1 The Office of Compliance Inspections and Examinations, U.S. Securities and Exchange Commission.
2 SEC Office of Compliance Inspections and Examinations Risk Alert, Observations from Examinations of Investment Advisers Managing Private Funds (June 23, 2020), https://www.sec.gov/files/Private%20Fund%20Risk%20Alert_0.pdf (hereinafter, “Risk Alert”).
3 Jeffrey Skinner, Lauren Jackson, Lauren Henderson, and MacRae Robinson, Legal Alert, Recent Enforcement Action Provides Helpful Guidance in Several Areas for Advisers to Private Funds (June 5, 2020), available at https://www.kilpatricktownsend.com/Insights/Alert/2020/6/Recent-Enforcement-Action-Provides-Helpful-Guidance-in-Several-Areas-for-Advisers-to-Private-Funds.
4 Specifically, OCIE pointed Private Fund Advisers to Section 206 of the Advisers Act, which “prohibits investment advisers from employing any device, scheme, or artifice to defraud any client or prospective client, and from engaging in any transaction, practice, or course of business which operates as a fraud or deceit upon any client or prospective client,” as well as Rule 206(4)-8 under the Advisers Act, which “prohibits investment advisers to pooled investment vehicles from (1) making any untrue statement of a material fact or omitting to state a material fact necessary to make the statements made, in the light of the circumstances under which they were made, not misleading, to any investor or prospective investor in the pooled investment vehicle; or (2) otherwise engaging in any act, practice, or course of business that is fraudulent, deceptive, or manipulative with respect to any investor or prospective investor in the pooled investment vehicle.” Risk Alert, supra note 1, at 1-2.
5 Id at 1.
6 A “stapled secondary transaction” is a transaction where a Private Fund Adviser combines the sale of a private fund portfolio with an agreement by the purchaser to commit capital to the Private Fund Adviser’s future private fund. Id. at note 6.
7 Id. at 1-4.
8 OCIE noted that these deficiencies, like the conflicts of interest issues, appear to violate Section 206 and Rule 206(4)-8 under the Advisers Act.
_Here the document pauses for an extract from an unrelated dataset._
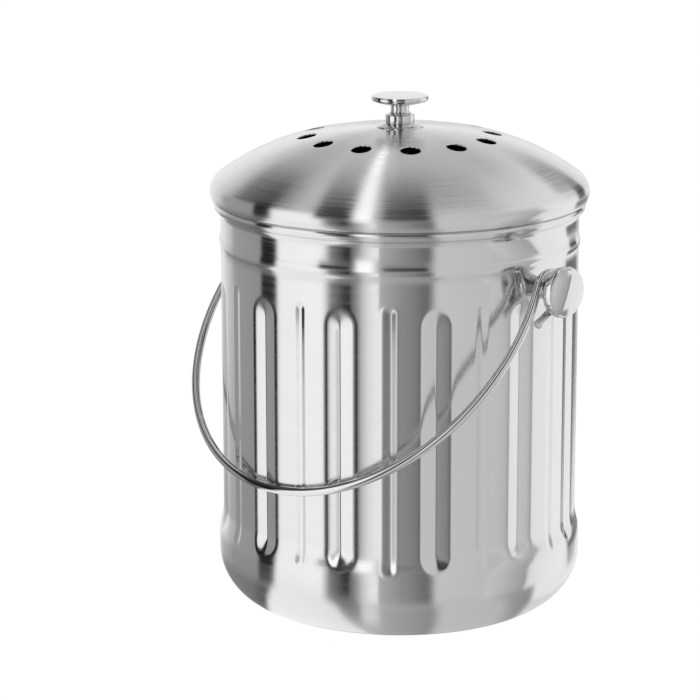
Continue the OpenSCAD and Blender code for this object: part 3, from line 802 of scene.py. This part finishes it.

Id. at 4.
9 Id. at 4-5.
10 Examples of “value added investors” include corporate executives or financial professional investors that have information about investments. Id. at 6.
11 OCIE noted that these deficiencies appear to violate Section 204A of the Advisers Act, which requires that RIAs “establish, maintain, and enforce written policies and procedures reasonably designed to prevent the misuse of MNPI by the adviser or any of its associated persons.” Id.
12 OCIE noted that these deficiencies appear to violate Rule 204A-1 under the Advisers Act, which requires RIAs “to adopt and maintain a code of ethics, which must set forth standards of conduct expected of advisory personnel and address conflicts that arise from personal trading by advisory personnel.” Id.

DISCLAIMER: Because of the generality of this update, the information provided herein may not be applicable in all situations and should not be acted upon without specific legal advice based on particular situations.